Breaking down data silos

As the amount of data grows—and competition for data sets heats up, organizations should seek to break down data silos so that teams can provision their own analytics clusters as they need. One way to do this is by separating compute from storage and bringing analytics workloads onto an infrastructure that supports multi-tenant workloads with a shared data context. Organizations can use S3 object storage to create a shared data lake in which compute workloads can be independently managed and scaled. Different teams can dip into this lake to dynamically access and provision their own compute clusters—no more competition.

This type of approach can benefit all of the key stakeholders mentioned above. Data engineers and platform managers, for example, can spin-up their own clusters using a common infrastructure without having to duplicate data sets in silos. IT infrastructure teams can implement a common platform upon which data analytics workloads can run alongside traditional applications. This helps to eliminate one of their top headaches and enables IT infrastructure teams to provide their engineers with immediate access to data in an efficient and cost-effective manner. And data scientists can get the information they crave more quickly.
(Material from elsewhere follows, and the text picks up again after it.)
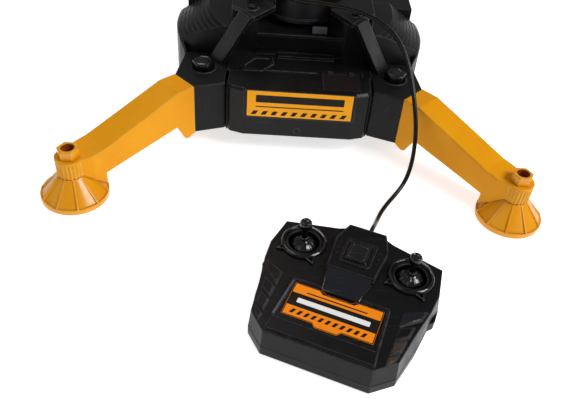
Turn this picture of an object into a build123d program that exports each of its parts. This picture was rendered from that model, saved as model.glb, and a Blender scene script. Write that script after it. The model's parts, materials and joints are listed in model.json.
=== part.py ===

But the biggest winners might be the organizations where all of these individuals work. Teams will be able to derive actionable intelligence from their datasets at a faster clip. When a data scientist asks a data engineer a question about why a particular product’s sales suddenly spiked, she’ll be able to answer—accurately and in a timely manner. This is the type of agility which can determine an organization’s competitiveness.

Still work to be done

Although organizations have become great at collecting data, there’s still much work to be done when it comes to managing the volume of information they’re collecting. Creating an infrastructure based on a shared data context can help enterprises address this challenge. Organizations can place their data in the hands of the teams that need it when they need it. And there’s no need to fight.